Falling between Amazon's more commoditized goods and Etsy's handcrafted items, eBay's focus on collectibles, parts (for cars or computers, for example), and certified refurbished items give it a distinctive niche of online sales.
One example of this specialization is the company's plan to roll out its Vault business, allowing card collectors to buy, sell, and even hold trading cards within eBay's Vault. Similarly, the company's sales of collectible sneakers bring in many niche customers, leading to a tidy spillover effect into some of its more common items.
After growing sales by 42% year over year in the first quarter of 2021, eBay saw revenue dip 6% in Q1 2022 as it tried to lap these incredibly tough comps.
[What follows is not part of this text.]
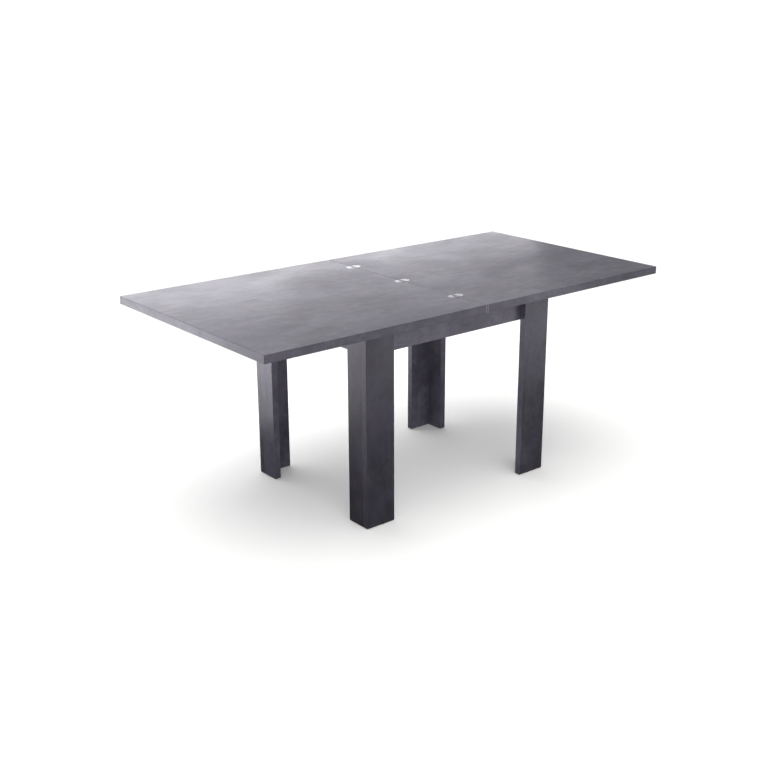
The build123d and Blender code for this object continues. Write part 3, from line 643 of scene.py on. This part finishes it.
def soft_light(name, place, target, width, height, brightness):
    """A rectangular studio panel aimed at a point and unseen by the camera, of an even brightness."""
    data = bpy.data.lights.new(name, "AREA")
    data.shape = "RECTANGLE"
    data.size = width
    data.size_y = height
    data.energy = brightness * width * height * math.pi
    data.color = cool_white
    light = bpy.data.objects.new(name, data)
    light.location = place
    light.rotation_euler = (Vector(target) - Vector(place)).to_track_quat("-Z", "Y").to_euler()
    light.visible_camera = False
    bpy.context.scene.collection.objects.link(light)


# Two panels behind the table haze the far side of the top, and low ones stand in for the white floor
soft_light("back_panel", (0.40, 1.45, 0.90), (0.40, 0.0, 0.83), width=3.7, height=0.32, brightness=3.9)
soft_light("far_left_haze", (-0.05, 1.50, 0.98), (-0.3, 0.3, 0.80), width=1.1, height=0.35, brightness=0.6)
soft_light("left_bounce", (-2.05, 0.4, 0.01), (-2.05, 0.4, 2.0), width=2.2, height=2.2, brightness=0.8)
soft_light("far_left_bounce", (-1.6, 2.7, 0.01), (-1.6, 2.7, 2.0), width=2.4, height=2.4, brightness=5.0)
soft_light("far_legs_bounce", (-0.80, 1.35, 0.01), (-0.80, 1.35, 2.0), width=1.1, height=1.2, brightness=1.8)
soft_light("front_bounce", (1.6, -2.1, 0.01), (1.6, -2.1, 2.0), width=3.2, height=1.5, brightness=2.0)
soft_light("front_fill", (-1.5, -3.0, 1.45), (0.1, -0.3, 0.45), width=2.4, height=0.5, brightness=6.5)
soft_light("right_bounce", (2.2, 0.0, 0.01), (2.2, 0.0, 2.0), width=1.4, height=3.0, brightness=0.9)
soft_light("back_bounce", (1.4, 2.3, 0.01), (1.4, 2.3, 2.0), width=2.2, height=1.2, brightness=0.9)

camera_data = bpy.data.cameras.new("camera")
camera = bpy.data.objects.new("camera", camera_data)
bpy.context.scene.collection.objects.link(camera)
bpy.context.scene.camera = camera
camera.location = (-2.643, -3.149, 1.743)
heading = math.radians(50.203)
tilt = math.radians(-18.641)
level = math.radians(90)
camera.rotation_euler = (level + tilt, 0, heading - level)
camera_data.sensor_width = 36
camera_data.lens = 54.2
camera_data.shift_x = -0.02
bpy.context.scene.view_settings.view_transform = "Standard"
But, more importantly, its earnings per share only slid 2% over the same time, highlighting the power of its robust share buyback program.
In just the last five years alone, eBay has nearly halved its total shares outstanding, helping lead to EPS growth of 153% over the same time.
To highlight just how powerful this reduction in share count has been, consider that despite raising its dividend by more than 50% since 2019, eBay made the same amount of dividend payments in 2019 as it did over the last year -- thanks to this lower share count.
On top of these buybacks, eBay pays a 1.9% dividend that pairs with a meager payout ratio of 19% -- allowing for plenty of room for future increases.
Trading at just 11 times earnings, the company's price-to-earnings is 33% below its five-year average.
This cheap valuation and its 36% drop in share price year to date should put eBay on passive income investors' radars, especially considering its 26% free cash flow margin and incredible capital returns to shareholders.